Depicting reality or escaping from it?

I'm finally getting around to reading Steven Pinker's The Better Angels of Our Nature. The descriptions of how widespread and commonplace violence was in the 'popular culture' of the medieval and middle ages make for fun reading, but I wonder (because I don't know) how representative said popular culture was of the larger societies it existed in at the time.

I bring this up because that doesn't appear to be the case today--if anything, the inverse seems to be true. Agnostic has indefatigably documented a whole host of things, including this, in a long-running analyses of cultural differences between rising (and high) crime eras and declining (and low) crime eras. Check out comic books from the low crime mid-20th century, for example. Video games, a sort of contemporary successor to comic books, have become far more graphically violent and intentionally realistic in their depictions of said violence (having previously opted for stylized depictions of violence and a predilection for surreality) over the last few decades as actual rates of violent crime have steadily dropped.

As real life in the West has become increasingly more peaceful over the last twenty years, football has clearly surpassed baseball as America's pass time and MMA has left boxing behind.
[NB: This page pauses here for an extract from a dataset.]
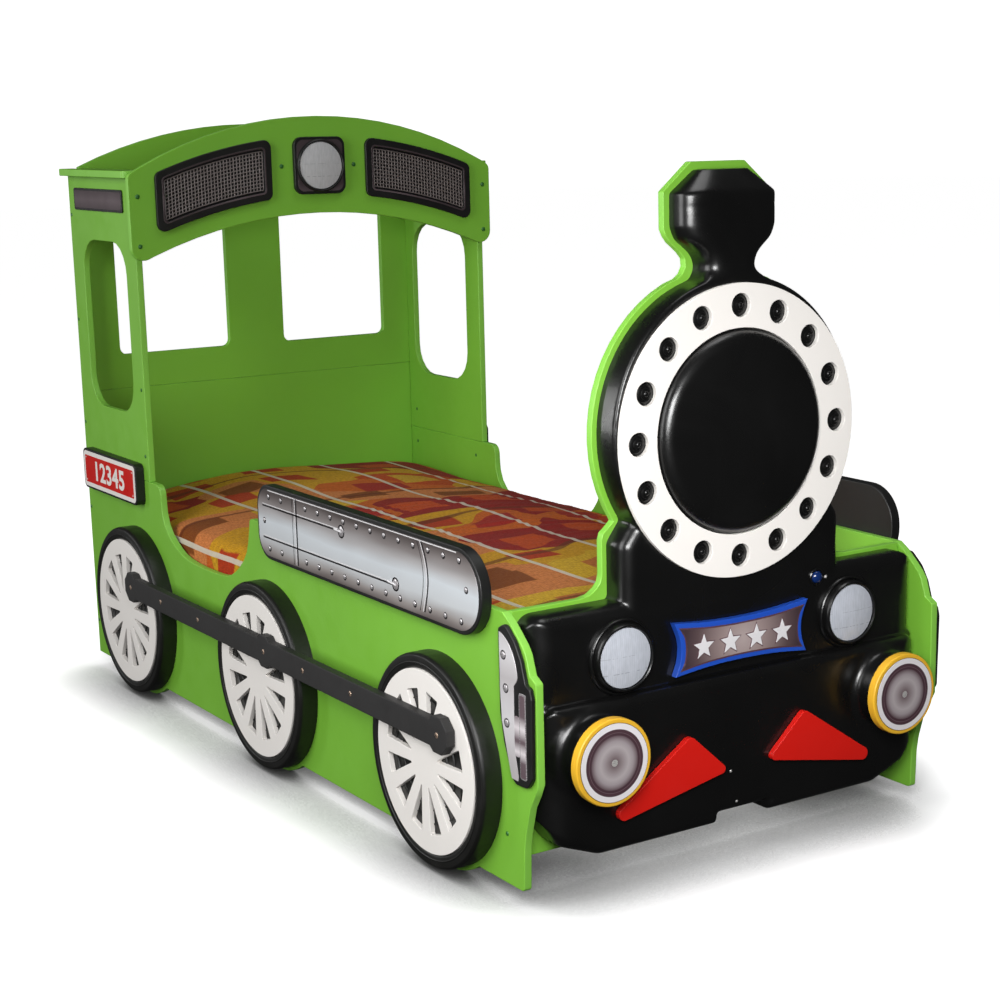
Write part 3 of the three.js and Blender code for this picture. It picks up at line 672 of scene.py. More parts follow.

In many ways, as we've become less violent, our popular culture has become more so. Moving outside the US, the exceptionally pacifistic Japanese are into some extremely gruesome and disgusting stuff.

More generally, Quentin Tarantino is a successful director and producer, but if aliens were to try and surmise what life on earth is like for its human inhabitants by viewing Kill Bill and Django Unchained, their conceptions would be wildly off base. Western popular culture is way more violent than life in the Occident actually is.